A week-long festival of events, organised by The Women’s Organisation, to offer vital advice and support to small firms across Liverpool city region is now under way. Tony McDonough reports

Maggie O'Carroll
Maggie O’Carroll, chief executive of The Women’s Organisation

A week-long programme of events aimed at start-up and small businesses across Liverpool city region is under way.

Starting on Monday, November 8, and running until Friday November 12, Liverpool-based social enterprise, The Women’s Organisation, has launched the Love Your Business Festival.

It offers a week-long programme of events culminating with a ‘sparkling’ speed-networking session on Friday, November 12 – which will offer up the opportunity to make new connections over a glass of “Friday fizz”.

Liverpool-based law firm Morecrofts have sponsored this year’s festival. Experts from the firm will be on hand on Friday to informally address any legal queries or concerns.

The festival is designed to coincide with Entrepreneurship Week 2021. Events will cover key considerations for new or budding start up businesses, including business planning, social media strategy, finance and bookkeeping, and sustainability.

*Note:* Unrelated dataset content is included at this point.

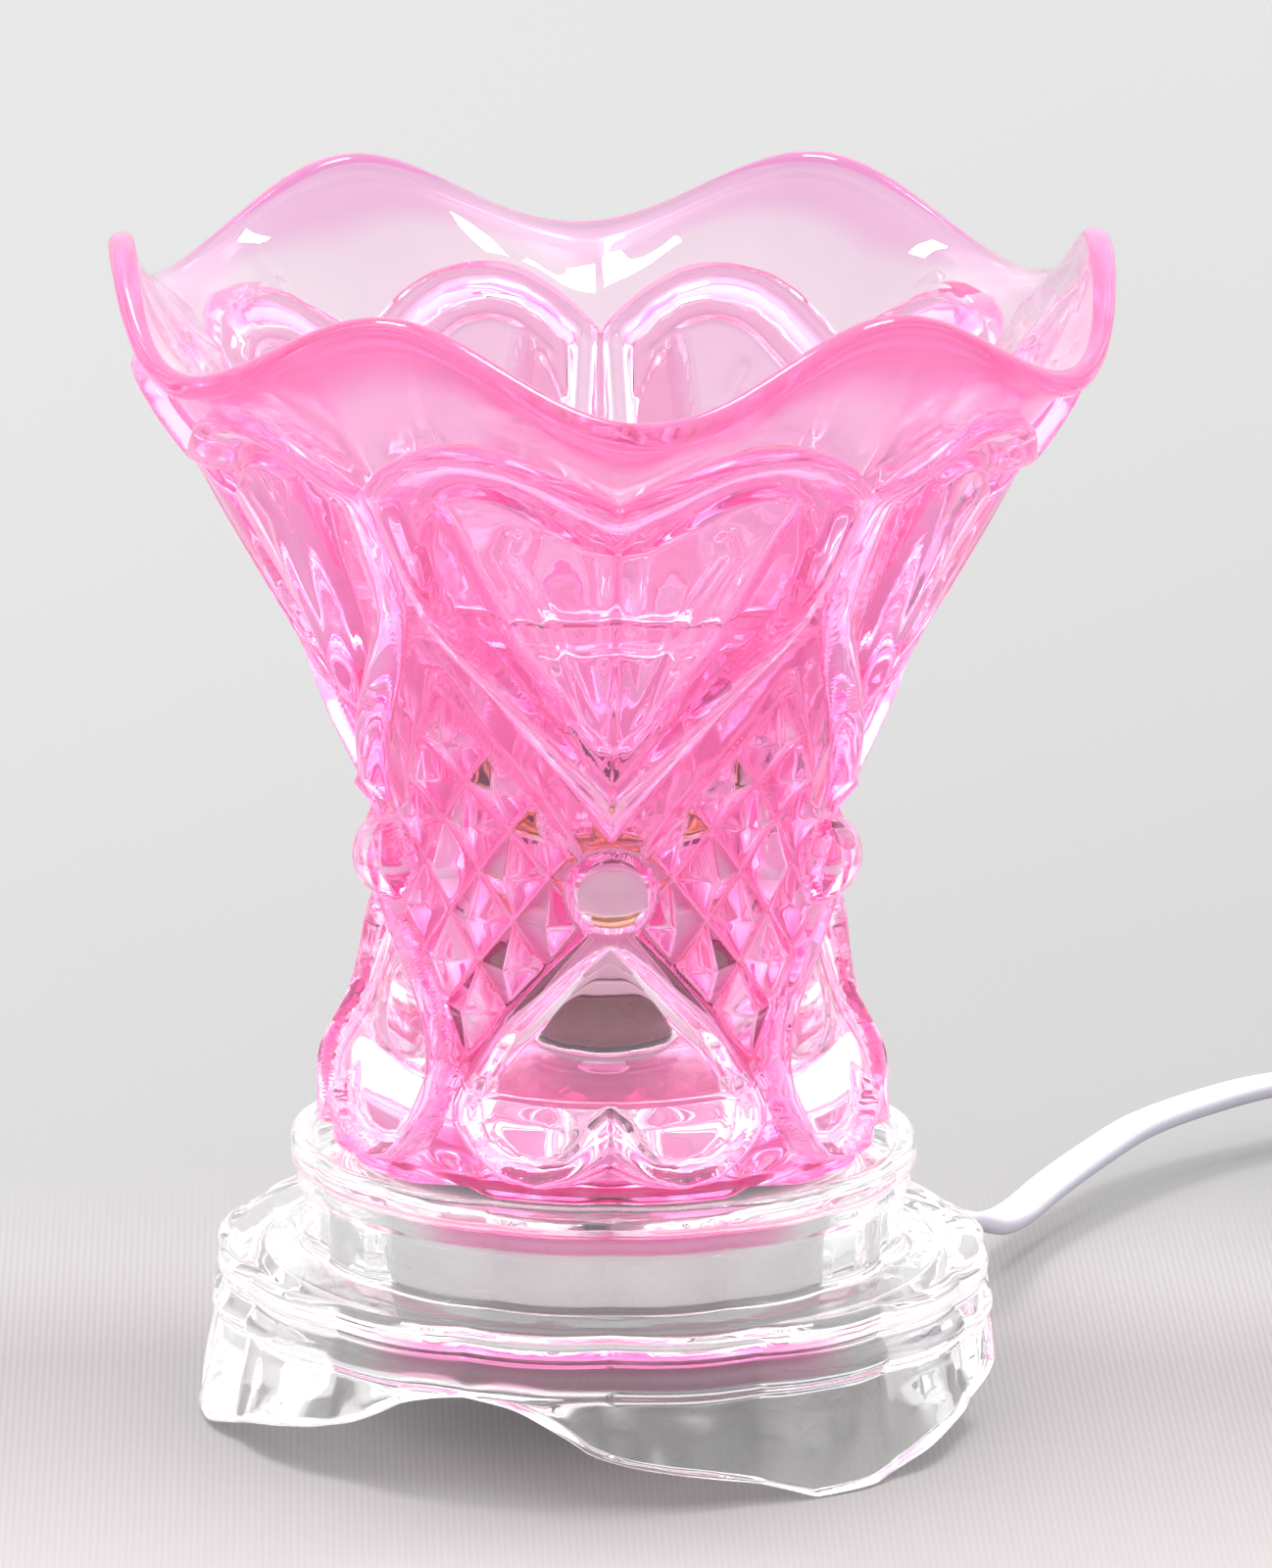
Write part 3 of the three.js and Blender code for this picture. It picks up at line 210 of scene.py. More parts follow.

Global Entrepreneurship Week is now in its ninth year and is set to engage millions of people through more than 35,000 planned events and activities. It is run by The Global Entrepreneurship Network, who manage and deliver projects in more than 180 countries.

And Maggie O’Carroll, chief executive of The Women’s Organisation, says the festival cannot come at a more important time for small businesses amid what she says was a lack of clear commitment to small business support, funding or skills in the Budget last month.

Small businesses make up 99.2% of the total UK business population, account for three fifths of employment and around half of the UK’s private sector turnover, according to FSB. The total combined turnover of the country’s small business community at the beginning of 2021 topped £2 trillion. 

The skills gap is one of the primary affecting factors when it comes to businesses successfully scaling up, according to a survey by Scale Up Capital. Maggie says the Budget was a positive one for large infrastructure projects, but left small businesses and the people on the ground behind.

She explained: “The business rates reliefs announced stand to leave whole swathes of businesses unsupported and this just isn’t good enough. Start ups and small businesses are the lifeblood of our economy and are absolutely critical to our recovery post-pandemic. They provide jobs and attract investment into individual regions.

“If we are to see the economy begin to recover and thrive, we must first lift it off its knees by investing in funding and support – it’s what we call speculate to accumulate. Discounting business rates is an old-hat way of addressing economic development.

“The reality is that businesses now operate in a far more agile environment, so to still be talking about bricks and mortar is, frankly, absurd. It is a strategy that neglects thousands of struggling small businesses and fails to address how we kick start the economy by helping new businesses set up and grow.”

The Women’s Organisation is the largest developer and deliverer of training and support for women in the UK. It has supported more than 60,000 women and helped to create in excess of 4,000 businesses since it was established in 1996.

Maggie says that now, more than ever, we should be focused on just that. She added: “Furlough and people being forced out of work incited a culture of entrepreneurialism, which should absolutely be celebrated and sustained.

“Companies House data reveals that 340,534 businesses were registered in the UK between January and June 2021 – over 30% more than was the case in 2019. That is all well and good, but now we must do all we can to help those businesses strategise, scale and succeed.”